Prime Minister, Boris Johnson, has launched a new ‘national mission’ to tackle dementia as he doubled research funding in memory of the late Dame Barbara Windsor.
Dame Barbara’s husband, Scott Mitchell, met with the Premier recently at Downing Street, where they discussed the significant suffering caused by dementia and the slow process of finding treatments and cures. In response, the Prime Minister has launched the ‘Dame Barbara Windsor Dementia Mission’, and revealed an additional £95 m in ring-fenced funding to support the national mission, ‘boosting the number of clinical trials and innovative research projects’. This will help meet the manifesto commitment to double dementia research funding by 2024, reaching a total of £160 m per year.
The ‘mission’ will be driven by a new taskforce, bringing together industry, the NHS, academia, and families living with dementia. By speeding up clinical trials, the Government says more hypotheses and potential treatments can be tested for dementia and other neurodegenerative diseases. The taskforce will build on the success of the COVID Vaccine Taskforce led by Kate Bingham.
Boris Johnson said: “Dame Barbara Windsor was a British hero. I had the pleasure of meeting her both on the set of Eastenders as Peggy Mitchell, and at Downing Street as we discussed the injustices faced by dementia sufferers. I am delighted we can now honour Dame Barbara in such a fitting way, launching a new national dementia mission in her name.
I am doubling research funding and calling for volunteers to join ‘Babs’ Army’. We can work together to beat this disease, and honour an exceptional woman who campaigned tirelessly for change.”

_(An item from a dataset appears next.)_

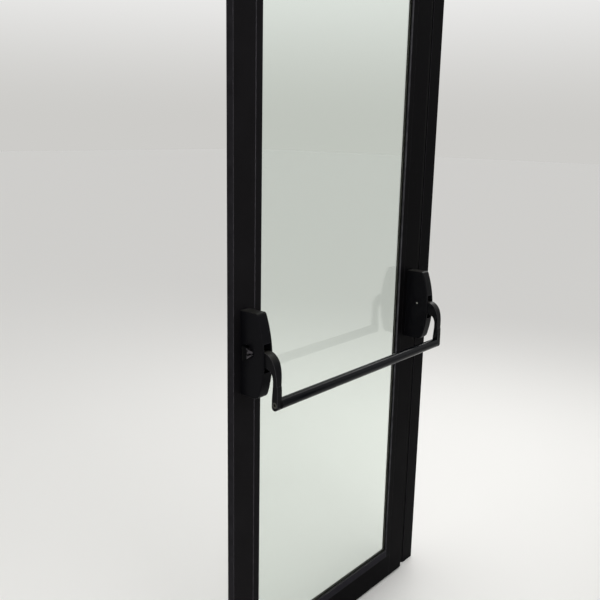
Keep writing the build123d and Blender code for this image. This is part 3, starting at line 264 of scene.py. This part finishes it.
def powder_coat(name, body, edge, roughness, level, peel, arris=0.0022, dust_and_highlight=0.4, lit_side=None):
    """Satin powder coat: thermoset polyester baked on aluminium, with a fine orange peel, slightly
    glossier where hands wipe it, paler along the arrises where the film is thin and a painted
    highlight is drawn, and dusty on top, a pale tone that also paints a highlight there. The last
    argument gives a side painted lighter as painted light, and its tone there."""
    edge_patches_per_metre = 40.0
    patches_per_metre = 9.0
    # The real peel is 1 mm across; it is drawn 2.5 mm across so that it shows
    peel_per_metre = 400.0
    # Noise value where the coat is wiped glossiest, and where it is left dullest
    glossy_at, dull_at = 0.3, 0.7
    gloss_spread = 0.05
    made, tree, shader = new_material(name)
    place = metre_place(tree)
    mask, eased = worn_and_lit_edges(tree, arris, place, edge_patches_per_metre)
    shade, cloud = patchy_tone(tree, place, patches_per_metre, detail=4.0, tones=body)
    worn_and_lit = add_node(
        tree,
        "ShaderNodeMix",
        {"data_type": "RGBA"},
        {"Factor": mask, "A": shade, "B": linear(edge)},
    )
    wiped = add_node(
        tree,
        "ShaderNodeMapRange",
        inputs={
            "Value": cloud,
            "From Min": glossy_at,
            "From Max": dull_at,
            "To Min": roughness - gloss_spread,
            "To Max": roughness + gloss_spread,
        },
    )
    skin, _ = relief(
        tree,
        place,
        peel_per_metre,
        detail=2.0,
        strength=peel,
        height=SKIN_HEIGHT,
        normal=eased,
    )
    colour = laid_on(tree, worn_and_lit.outputs["Result"], UPWARD, DUST_AND_HIGHLIGHT_TONE, dust_and_highlight)
    if lit_side:
        colour = laid_on(tree, colour, lit_side[0], lit_side[1], 1.0)
    set_inputs(
        tree,
        shader,
        {
            "Base Color": colour,
            "Roughness": wiped.outputs["Result"],
            "Normal": skin,
            "IOR": COAT_IOR,
            "Specular IOR Level": level,
        },
    )
    return made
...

One million people are predicted to be living with dementia by 2025, and 1.6 million by 2040. Up to 40% of cases are potentially preventable, but causes are still poorly understood.
More clinical trials are needed, but – the Department of Health and Social Care says –
‘these are often overly time-consuming, with resources wasted on trying to find volunteers’. As part of his announcement, the Prime Minister issued a call for volunteers with or without a family history of dementia to come forward and sign up for clinical trials for preventative therapies.

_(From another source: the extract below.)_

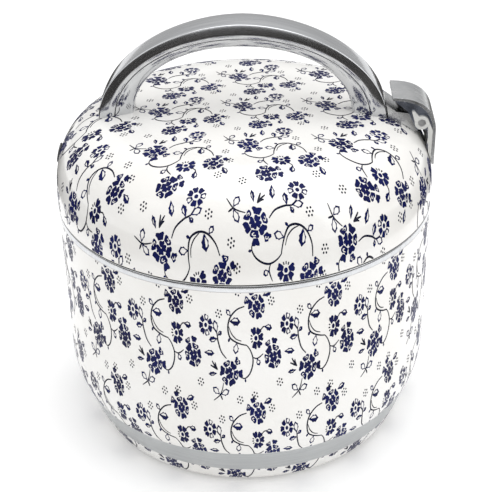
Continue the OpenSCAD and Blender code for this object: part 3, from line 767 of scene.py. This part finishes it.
def blob(start, end, width, teeth=0.0, steps=7):
    """Leaf outline along +x from start to end, toothed along its edges if asked."""
    side = []
    for i in range(1, steps):
        s = i / steps
        tooth = 1 + (teeth if i % 2 else -teeth)
        side.append((start + (end - start) * s,
                     width / 2 * tooth * math.sin(math.pi * s ** 1.25) ** 0.9))
    return [(start, 0)] + side + [(end, 0)] + [(x, -y) for x, y in reversed(side)]


# Half a petal above its foot, as fractions of its length and width: wide shoulder, notched tip.
# Then the white curl and the white heart that are left out of some petals.
PETAL = ((0.34, 0.4), (0.68, 0.5), (0.93, 0.43), (1.0, 0.2), (0.9, 0.05))
CURL = ((0.26, -0.1), (0.45, -0.28), (0.68, -0.27), (0.8, -0.05), (0.68, 0.16), (0.55, 0.1),
        (0.66, -0.04), (0.6, -0.15), (0.45, -0.14), (0.34, -0.02))
HEART = ((0.25, 0.08), (0.55, 0.28), (0.8, 0.24), (0.86, 0.0), (0.8, -0.24), (0.55, -0.28),
         (0.25, -0.08))


def petal(art, x, y, turn, start, end, width, kind="solid", foot=0.28):
    """Petal along the direction turn; a curl or open one has a white shape left out of it."""
    length = end - start
    wobble = PETAL_WOBBLE * min(length, width)
    half = [(start + length * u, width * v) for u, v in ((0.0, foot), *PETAL)]
    shape = [(u + art.random.uniform(-wobble, wobble), v + art.random.uniform(-wobble, wobble))
             for u, v in half + [(u, -v) for u, v in reversed(half)]]
    loops = [placed(shape, x, y, turn)]
    white = {"solid": (), "curl": CURL, "open": HEART}[kind]
    if white:
        loops.append(placed([(start + length * u, width * v) for u, v in white], x, y, turn))
    art.add(loops)


def leaf(art, x, y, turn, length, width, kind="open"):
    """Toothed leaf, outlined, with one half or all of it filled if asked."""
    loops = [placed(blob(0, length, width, LEAF_TEETH), x, y, turn)]
    white = blob(1.0, length - 1.2, width - 2 * LEAF_EDGE)
    if kind == "half":
        upper = [(u, v) for u, v in white if v > 0.01]
        white = [(upper[0][0], LEAF_RIB)] + upper + [(upper[-1][0], LEAF_RIB)]
    if kind != "solid":
        loops.append(placed(white, x, y, turn))
    art.add(loops)


def stroke(art, points, width=0.62, step=1.6):
    """Pen line through points, thin at both ends."""
    line = spline([Vector(p) for p in points], step)
    left, right = [], []
    for i, here in enumerate(line):
        along = (line[min(i + 1, len(line) - 1)] - line[max(i - 1, 0)]).normalized()
        across = Vector((-along.y, along.x))
        taper = 0.7 + 0.5 * math.sin(math.pi * i / (len(line) - 1))
        left.append(here + across * width / 2 * taper)
        right.append(here - across * width / 2 * taper)
    first = len(art.points)
    for a, b in zip(left, right):
        art.points += [tuple(a), tuple(b)]
    for i in range(len(line) - 1):
        a = first + 2 * i
        art.faces += [[a, a + 1, a + 3], [a, a + 3, a + 2]]
        art.black += [True, True]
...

Scott Mitchell said: “The first in 15 Prime Ministers and over 70 years to grasp the nettle and reform social care, I’m so pleased Boris had the conviction to do this reform. I’m so honoured that not only has he reformed social care, but he’s also committed this new money in Barbara’s name to make the necessary research breakthroughs to find a cure for dementia.
Barbara would be so proud that she has had this legacy, which will hopefully mean that families in the future won’t have to go through the same heart-breaking experience she and I had to endure.”
The new taskforce, combined with the extra funding, will work to reduce the cost of trials while speeding up delivery. Existing NIHR infrastructure will be used, ‘building on new ways of working pioneered during COVID vaccination clinical trials’. A recruitment process will start for a taskforce lead, with the successful candidate ‘focusing on galvanising action while ensuring the best use of taxpayers’ money’.
The Department of Health and Social Care says the new national mission will build on recent advances in biological and data sciences, including genomics, AI, and the latest brain imaging technology, to test new treatments from a growing range of possible options.
Researchers will look for signals of risk factors, which could help those at risk from developing dementia to understand how they might be able to slow or prevent the disease in the future.
Health and Social Care Secretary, Steve Barclay (pictured), said: “Anyone who lives with dementia, or has a loved one affected, knows the devastating impact this condition can have on their daily lives, but for too long our understanding of its causes have not been fully understood. By harnessing the same spirit of innovation that delivered the vaccine rollout, this new dementia mission, backed by £95 m of government funding, will help us find new ways to deliver earlier diagnosis, enhanced treatments, and ensure a better quality of life for those living with this disease, both now and in the future.”